• **INSTRUCTION**: Copy each line below without leaving any out.

• **DATA EXTRACT**:
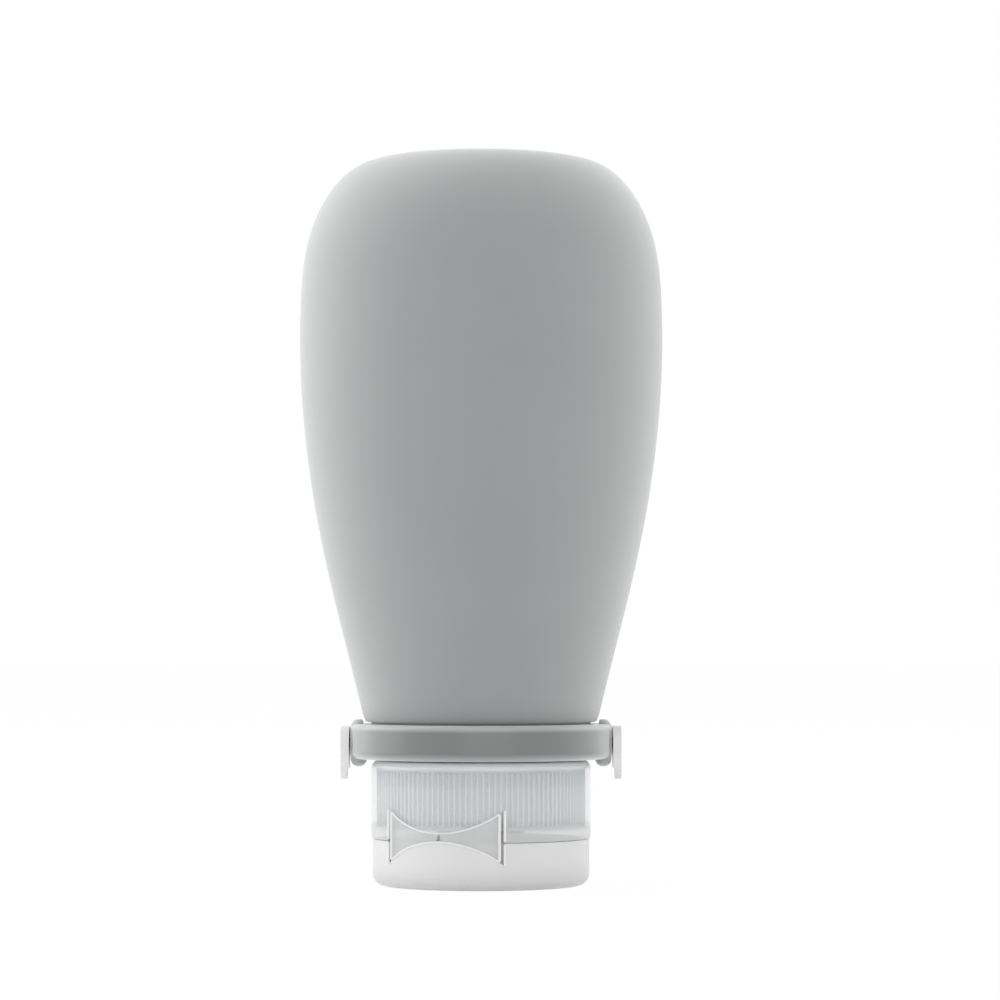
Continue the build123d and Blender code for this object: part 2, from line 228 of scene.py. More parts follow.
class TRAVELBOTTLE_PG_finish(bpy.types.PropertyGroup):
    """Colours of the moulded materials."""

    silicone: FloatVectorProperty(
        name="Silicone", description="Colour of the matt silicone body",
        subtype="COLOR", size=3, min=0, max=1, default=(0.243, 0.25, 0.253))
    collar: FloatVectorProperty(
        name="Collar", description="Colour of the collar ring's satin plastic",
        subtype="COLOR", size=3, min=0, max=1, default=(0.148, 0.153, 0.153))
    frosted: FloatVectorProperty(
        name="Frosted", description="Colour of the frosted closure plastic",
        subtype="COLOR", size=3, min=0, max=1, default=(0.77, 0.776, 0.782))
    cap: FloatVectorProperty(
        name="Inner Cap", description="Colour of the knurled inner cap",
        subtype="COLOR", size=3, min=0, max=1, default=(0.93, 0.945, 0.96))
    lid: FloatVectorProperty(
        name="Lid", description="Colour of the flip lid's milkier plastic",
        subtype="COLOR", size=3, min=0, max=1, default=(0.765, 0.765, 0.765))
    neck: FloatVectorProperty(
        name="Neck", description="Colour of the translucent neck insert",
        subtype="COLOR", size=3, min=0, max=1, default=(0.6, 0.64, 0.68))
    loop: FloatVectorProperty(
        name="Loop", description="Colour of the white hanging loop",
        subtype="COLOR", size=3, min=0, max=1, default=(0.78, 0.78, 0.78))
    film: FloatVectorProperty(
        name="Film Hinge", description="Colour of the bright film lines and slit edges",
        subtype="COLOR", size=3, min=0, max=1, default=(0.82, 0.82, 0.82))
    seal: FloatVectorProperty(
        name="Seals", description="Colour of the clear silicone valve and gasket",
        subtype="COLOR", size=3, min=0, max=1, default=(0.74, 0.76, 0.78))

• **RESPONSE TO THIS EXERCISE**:
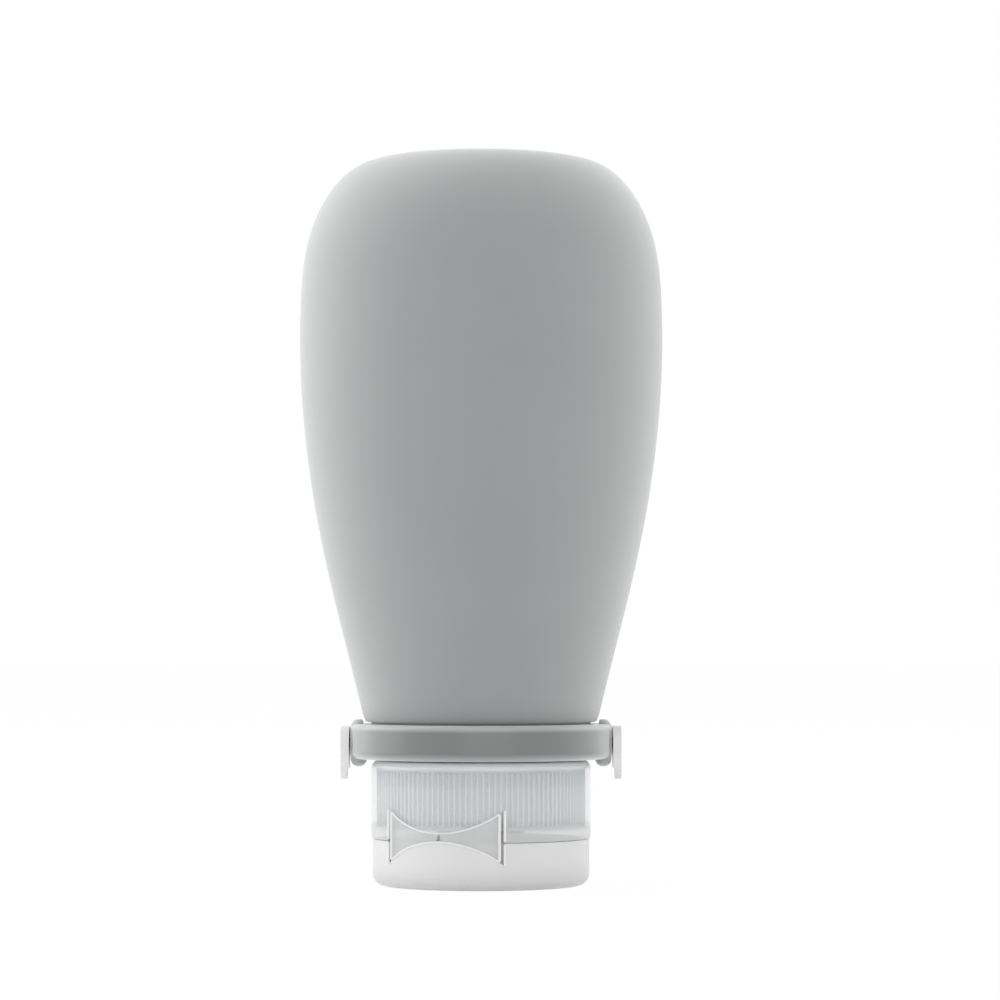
Continue the build123d and Blender code for this object: part 2, from line 228 of scene.py. More parts follow.
class TRAVELBOTTLE_PG_finish(bpy.types.PropertyGroup):
    """Colours of the moulded materials."""

    silicone: FloatVectorProperty(
        name="Silicone", description="Colour of the matt silicone body",
        subtype="COLOR", size=3, min=0, max=1, default=(0.243, 0.25, 0.253))
    collar: FloatVectorProperty(
        name="Collar", description="Colour of the collar ring's satin plastic",
        subtype="COLOR", size=3, min=0, max=1, default=(0.148, 0.153, 0.153))
    frosted: FloatVectorProperty(
        name="Frosted", description="Colour of the frosted closure plastic",
        subtype="COLOR", size=3, min=0, max=1, default=(0.77, 0.776, 0.782))
    cap: FloatVectorProperty(
        name="Inner Cap", description="Colour of the knurled inner cap",
        subtype="COLOR", size=3, min=0, max=1, default=(0.93, 0.945, 0.96))
    lid: FloatVectorProperty(
        name="Lid", description="Colour of the flip lid's milkier plastic",
        subtype="COLOR", size=3, min=0, max=1, default=(0.765, 0.765, 0.765))
    neck: FloatVectorProperty(
        name="Neck", description="Colour of the translucent neck insert",
        subtype="COLOR", size=3, min=0, max=1, default=(0.6, 0.64, 0.68))
    loop: FloatVectorProperty(
        name="Loop", description="Colour of the white hanging loop",
        subtype="COLOR", size=3, min=0, max=1, default=(0.78, 0.78, 0.78))
    film: FloatVectorProperty(
        name="Film Hinge", description="Colour of the bright film lines and slit edges",
        subtype="COLOR", size=3, min=0, max=1, default=(0.82, 0.82, 0.82))
    seal: FloatVectorProperty(
        name="Seals", description="Colour of the clear silicone valve and gasket",
        subtype="COLOR", size=3, min=0, max=1, default=(0.74, 0.76, 0.78))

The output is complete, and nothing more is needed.